Murdoch's assailant, who was sitting four rows back in the committee meeting room at Portcullis House near the Houses of Parliament, apparently identified himself on Twitter shortly before the attack as a standup comic and UK Uncut activist called Jonnie Marbles. Marbles appears to have tweeted moments before he invaded the hearing. "It is a far better thing that I do now than I have ever done before #splat," he wrote on the social media network.

Moments after the committee chairman, John Whittingdale MP, suspended the meeting, a man wearing a checked shirt was seen outside the meeting room at the House of Commons in handcuffs. Cries of "no, no," could be heard as the man ran towards Rupert Murdoch, who was sitting in front of MPs on the committee alongside his son James. "He was sitting four rows back," said Guardian journalist Jane Martinson, who was among the reporters in the room when the attack took place. "He walked calmly to the front and smacked it in Rupert's face." Marbles had earlier tweeted: "I'm actually in this committee and can confirm: Murdoch is Mr Burns." He added: "Rupert Murdoch appears to be going senile." He also tweeted: "It might be quicker if Baby Murdoch simply listed all of the things that he does know. "One gets the sense that they haven't really done the required reading ahead of their presentation. Think they may fail this module."
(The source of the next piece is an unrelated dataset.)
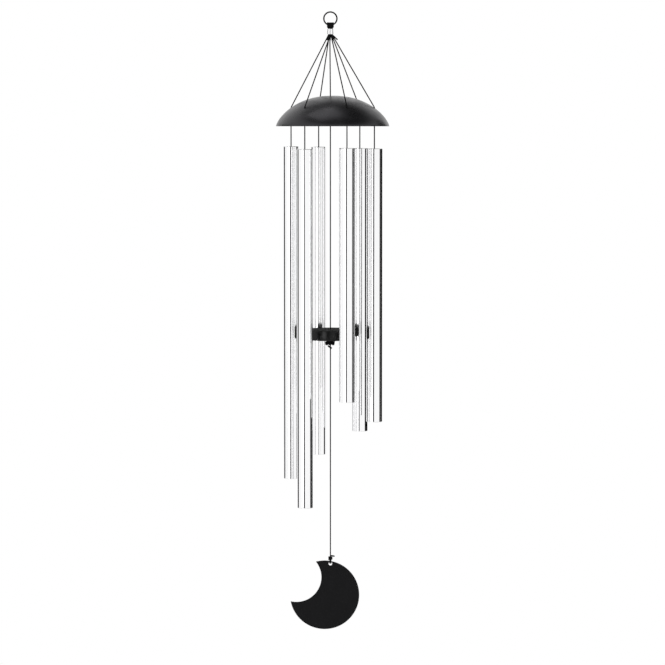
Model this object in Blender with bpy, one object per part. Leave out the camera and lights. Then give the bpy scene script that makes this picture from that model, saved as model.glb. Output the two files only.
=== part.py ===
"""Meditation chime: six tuned tubes, a striker and a crescent sail under a dome.

Metres, +Z up. The origin is the point inside the top of the hang ring where a
hook touches it. +X is to the right of someone who faces the chime, and +Y
points away from them.
"""
import math

import bmesh
import bpy
from mathutils import Matrix, Vector

# Clearances between pieces
GAP = 0.0003
FACET_GAP = 0.0006
RING_CLEARANCE = 0.00045
LOOP_SPACING = 0.0002
SLEEVE_SPACING = 0.0004
WRAP_SPACING = 0.0006

# Cord, one kind throughout
CORD_DIAMETER = 0.0015
KNOT_DIAMETER = 0.005

# Hang ring
RING_INSIDE_DIAMETER = 0.0212
RING_WIRE_DIAMETER = 0.0024

# Sleeve crimped round the cords
SLEEVE_BELOW_RING = 0.0053
SLEEVE_LENGTH = 0.0096
SLEEVE_TOP_WALL = 0.0011
SLEEVE_FOOT_WALL = 0.0019
SLEEVE_EDGE = 0.0003
FAN_LEAD = 0.0005

# Dome, as height = rise * (1 - (radius / rim radius) ** fullness) ** roundness
FAN_HEIGHT = 0.1095
DOME_DIAMETER = 0.2032
DOME_RISE = 0.0546
DOME_WALL = 0.0016
DOME_FULLNESS = 2.2
DOME_ROUNDNESS = 0.7
DOME_SHIFT = 0.004
HOLE_CIRCLE_DIAMETER = 0.152
CORD_HOLE_CLEARANCE = 0.00085
HOLE_LEAD = 0.0012

# Tubes: length, and drop from the knot in the dome to the tube's top
TUBES = (
    (0.6402, 0.0673),
    (0.6008, 0.0627),
    (0.5624, 0.0637),
    (0.5154, 0.0662),
    (0.4906, 0.0665),
    (0.4512, 0.0653),
)
FIRST_TUBE_BEARING = math.radians(229.5)
TUBE_DIAMETER = 0.0286
TUBE_WALL = 0.002
TUBE_END_EDGE = 0.0004
PIN_DIAMETER = 0.003
PIN_DEPTH = 0.010
PIN_INSET = 0.0002

# Striker
STRIKER_BELOW_RIM = 0.3646
STRIKER_DIAMETER = 0.086
STRIKER_THICKNESS = 0.0188
STRIKER_EDGE = 0.0015
STRIKER_HOLE_CLEARANCE = 0.00045

# Wound knot under the striker: wraps lie in pairs on a straight core strand
STRIKER_KNOT_DIAMETER = 0.0099
STRIKER_KNOT_PAIRS = 3
STRIKER_KNOT_START = -0.0072
PAIR_STEP = 0.0020
PAIR_SPACING = 0.0056
CORE_END = 0.0062
CORE_BULGE = 0.0012

# Sail cord, with the trimmed tail of its hitch
SAIL_HOLE_BELOW_STRIKER = 0.408
TAIL_RISE = 0.0045
TAIL_REACH = 0.0052
TAIL_BELOW_KNOT = 0.0024
TAIL_FOOT = 0.0018

# Crescent sail: a disc less a smaller bay
SAIL_DIAMETER = 0.1255
SAIL_THICKNESS = 0.0025
SAIL_EDGE = 0.0004
BAY_DIAMETER = 0.0908
BAY_OFFSET = 0.0606
BAY_BEARING = math.radians(147.8)
SAIL_HOLE_DIAMETER = 0.007
SAIL_HOLE_BRIDGE = 0.0016
SAIL_HOLE_BEARING = math.radians(79.5)

# Wound knot above the sail
SAIL_KNOT_DIAMETER = 0.0067
SAIL_KNOT_WRAPS = 2.5
SAIL_KNOT_RISE = 0.0024
SAIL_KNOT_TAIL = 0.0068
SAIL_TAIL_BEND = (0.0016, 0.0018)
SAIL_TAIL_RISE = 0.0009
LEG_PARTING = 0.0028
LEG_LANDING = 0.0005

# Mesh fineness
RING_STEPS = 48
WIRE_STEPS = 10
DOME_STEPS = 48
DOME_PROFILE_STEPS = 11
TUBE_STEPS = 24
DISC_STEPS = 36
HOLE_STEPS = 10
WRAP_STEPS = 12
ARC_STEPS = 8
CORD_BEVEL_STEPS = 2
WRAP_BEVEL_STEPS = 1
MERGE_DISTANCE = 1e-6
SHARP_ANGLE = math.radians(35)

# Trimmed ends and runs of the seven cords, from left to right on the ring.
# Each is: hole it runs to (tube number, or 0 for the centre), the leg that runs
# there, the lean of the trimmed end per unit of drop, and that end's length.
FRONT = -1
BACK = 1
CORD_RUNS = (
    (2, BACK, (-0.48, -0.12), 0.0108),
    (3, BACK, (-0.36, -0.25), 0.0106),
    (0, BACK, (-0.24, 0.08), 0.0100),
    (1, FRONT, (-0.05, 0.42), 0.0105),
    (6, FRONT, (0.30, 0.10), 0.0102),
    (4, BACK, (0.36, -0.46), 0.0112),
    (5, FRONT, (1.08, 0.22), 0.0130),
)

# Sizes that follow from the ones above
CORD_RADIUS = CORD_DIAMETER / 2
KNOT_RADIUS = KNOT_DIAMETER / 2
WIRE_RADIUS = RING_WIRE_DIAMETER / 2
RING_RADIUS = RING_INSIDE_DIAMETER / 2 + WIRE_RADIUS
RING_CENTRE = -RING_INSIDE_DIAMETER / 2
SLEEVE_TOP = -RING_INSIDE_DIAMETER - RING_WIRE_DIAMETER - SLEEVE_BELOW_RING
SLEEVE_FOOT = SLEEVE_TOP - SLEEVE_LENGTH
LOOP_PITCH = CORD_DIAMETER + LOOP_SPACING
SLEEVE_PITCH = CORD_DIAMETER + SLEEVE_SPACING
DOME_APEX = SLEEVE_FOOT - FAN_HEIGHT
DOME_RIM = DOME_APEX - DOME_RISE
HOLE_CIRCLE_RADIUS = HOLE_CIRCLE_DIAMETER / 2
STRIKER_TOP = DOME_RIM - STRIKER_BELOW_RIM
STRIKER_FOOT = STRIKER_TOP - STRIKER_THICKNESS
STRIKER_KNOT = STRIKER_FOOT - GAP - STRIKER_KNOT_DIAMETER / 2
SAIL_RADIUS = SAIL_DIAMETER / 2
SAIL_HOLE_RADIUS = SAIL_HOLE_DIAMETER / 2
SAIL_HOLE = STRIKER_FOOT - SAIL_HOLE_BELOW_STRIKER
STRADDLE = SAIL_THICKNESS / 2 + GAP + CORD_RADIUS
SAIL_PIVOT = SAIL_HOLE + SAIL_HOLE_RADIUS - STRADDLE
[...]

Marbles describes himself on his Twitter page as an "activist, comedian, father figure and all-round nonsense. Tweeting in an impersonal capacity." But UK Uncut moved swiftly to distance itself from the invader. "The pie in Murdoch's face was NOT a UK Uncut action, everyone!" it tweeted soon after. Martinson added: "The man lobbed a plate of shaving foam into Murdoch's face at point-blank range. There was an astonishing reaction from Wendi, who, sitting behind her husband, immediately returned fire. "James looked stunned, several members of room gasped, but Wendi then sat on the desk calmly wiping foam from her husband's face. There was foam all over her blue-painted toes as well as two police officers who immediately grabbed him. There was shock that he got the foam in given the tight security. Another man with a long beard was also questioned. "She added: "All the press were kept in an overspill room as the committee resumed. I'm not sure how the foam man hid the paper plate. He was wearing black combat trousers and walked straight past me from the back row where the public was sitting to within inches of Murdoch. "Wendi was on her feet lobbing the plate back at her husband's assailant before James got up. Another woman – small and dark-haired – was the one who accosted the assailant first."

Labour MP Tom Watson, one of the members of the select committee, told Murdoch: "Your wife has a very good left hook." Louise Mensch, a Conservative MP and fellow select committee member, said Murdoch had shown "huge guts" in being willing to carry on. Another Labour MP, Chris Bryant, described the attack as "just despicable". He said witnesses should not be treated in such a manner and described it as contempt of parliament. Associates of Marbles said he "lives and breathes politics" and had been involved in previous UK Uncut protests.